Meanwhile, the joint opposition announced on Monday, January 2, that a petition has been filed in the Supreme Court against the Hambantota port deal.
In Hambantota, district authorities dropped in unannounced for a survey without prior notification to village residents, who had erected black flags, posters and banners against the land acquisition. “For generations our ancestors have shed blood and sweat to build these farmlands. Our economy and culture are bound to these lands. So we would not move away from these lands under any condition,” said a Hambantota farmer in The Sunday Leader.
This week Lankan political parties prepare the debate on the draft proposals for a new constitution in parliament on January 9-10. Tamil National Alliance (TNA) chief and leader of the opposition R. Sampanthan has convened a special meeting of his party MPs ahead of the debate, with Tamil leaders pushing for a more federal structure to the constitution.
In an interview to Ceylon Today, Jaffna District TNA MP Dharmalingam Sithadthan said that there were “positive signals” that police and land powers could be devolved to the provinces.
Local government elections are expected to be further delayed, after provincial council and local government minister Faiszer Musthapa refused the accept the much-delayed report of the delimitation of local wards. The reason was that two committee members had not signed the report as they wanted to further study its provisions. The Island reports that the minister left in a huff when the chairman of the committee revealed the political affiliations of the two members in an answer to a media query.
An oily mess
There was no clarity on the incident of the alleged “detention” of four Ceylon Petroleum Corporation (CPC) by officials of the Sri Lankan subsidiary of Indian Oil Corporation (LIOC), which ended up as a blame game. According to the CPC, four officials were “held captive” for an hour when they went to inspect four of the oil tanks at the tank farm in China Bay, Trincomalee, while the LIOC complained to the local police about an attempt to enter the facility without an authorisation letter.

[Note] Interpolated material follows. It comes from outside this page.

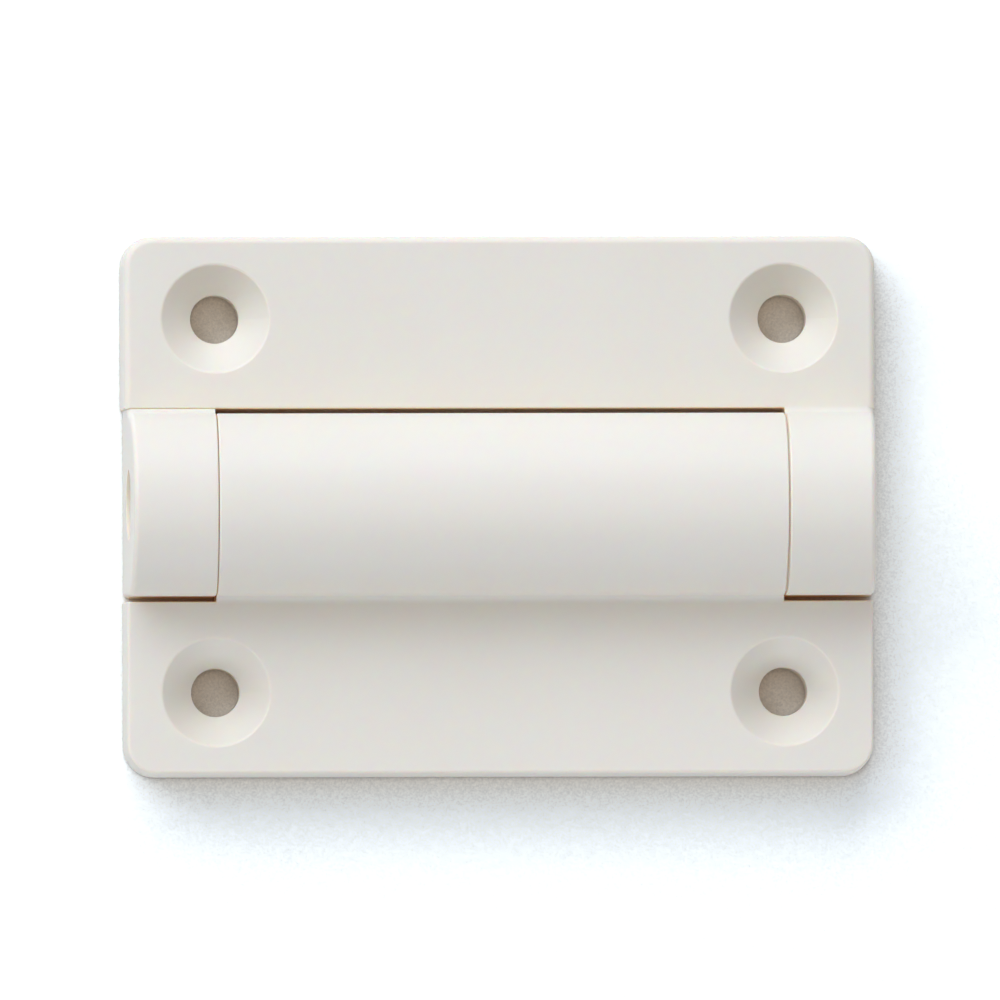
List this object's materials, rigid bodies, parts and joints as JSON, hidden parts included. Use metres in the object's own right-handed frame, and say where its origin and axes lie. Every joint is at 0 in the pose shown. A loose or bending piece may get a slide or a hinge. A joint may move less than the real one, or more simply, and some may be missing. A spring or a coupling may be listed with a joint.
{
  "type": "combination hinge",
  "caption": "Moulded surface-mount hinge laid flat: two screw-on leaves on a thick barrel that holds a rotary damper and a friction unit.",
  "frame": {"origin": "on the mounting face, at the middle of the hinge laid flat, under the hinge axis", "axes": "+X along the hinge axis, +Y towards the frame leaf, +Z out of the mounting face"},
  "size_m": [0.0698, 0.05, 0.017],
  "materials": {
    "ivory_plastic": "moulded with a fine matte grain",
    "natural_acetal": "moulded, smooth",
    "plated_steel": "turned and zinc plated",
    "phosphor_bronze": "stamped",
    "black_rubber": "moulded, smooth"
  },
  "bodies": {
    "frame_side": {"frame_leaf": "ivory_plastic", "end_cap": "ivory_plastic", "cap_screws": "plated_steel", "damper_rotor": "plated_steel", "vane_seal": "black_rubber", "friction_shaft": "plated_steel", "turning_discs": "plated_steel", "spring_leaves": "plated_steel", "flat_washers": "plated_steel", "lock_nut": "plated_steel"},
    "door_side": {"door_leaf": "ivory_plastic", "left_bush": "natural_acetal", "right_bush": "natural_acetal", "damper_housing": "natural_acetal", "damper_lid": "natural_acetal", "ring_seal": "black_rubber", "friction_housing": "plated_steel", "fixed_discs": "phosphor_bronze", "housing_cover": "natural_acetal", "retaining_ring": "plated_steel"}
  },
  "joints": [
    {"name": "leaf_hinge", "type": "hinge", "parent": "frame_side", "child": "door_side", "pos_m": [0, 0, 0.0086], "axis": [-1, 0, 0], "range_deg": [0, 180]}
  ]
}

Petroleum minister Chandima Weerakody said that his government will go ahead with acquiring three oil tanks after talks with India in line with a cabinet decision. “The Cabinet decision was based on a national requirement and we have informed Indian Oil Company (IOC) of this decision in writing. We do not want a dispute with a neighbouring country but a company has no right to interfere with a Cabinet decision,” he said as reported by The Sunday Times.
Panama Papers investigation
After weeks of acrimony, the first day in office for new Chief Justice Mian Saqib Nisar was an unusually harmonious one, with all parties hailing the constitution of a new bench for the Panama Papers hearings that will resume on January 4. Nisar excluded himself from the newly-constituted five-judge bench, which Dawn described in an edit as being crucial “to the fundamentals of the democratic order in the country”.
In its front-page lead about the new bench, Dawn quoted Pakistan Tehreek-e-Insaf (PTI) leader Ishaq Khakwani as saying that the “majority of the judges in the new bench have the advantage of understanding and knowing the views of the petitioners because they have heard their stance”.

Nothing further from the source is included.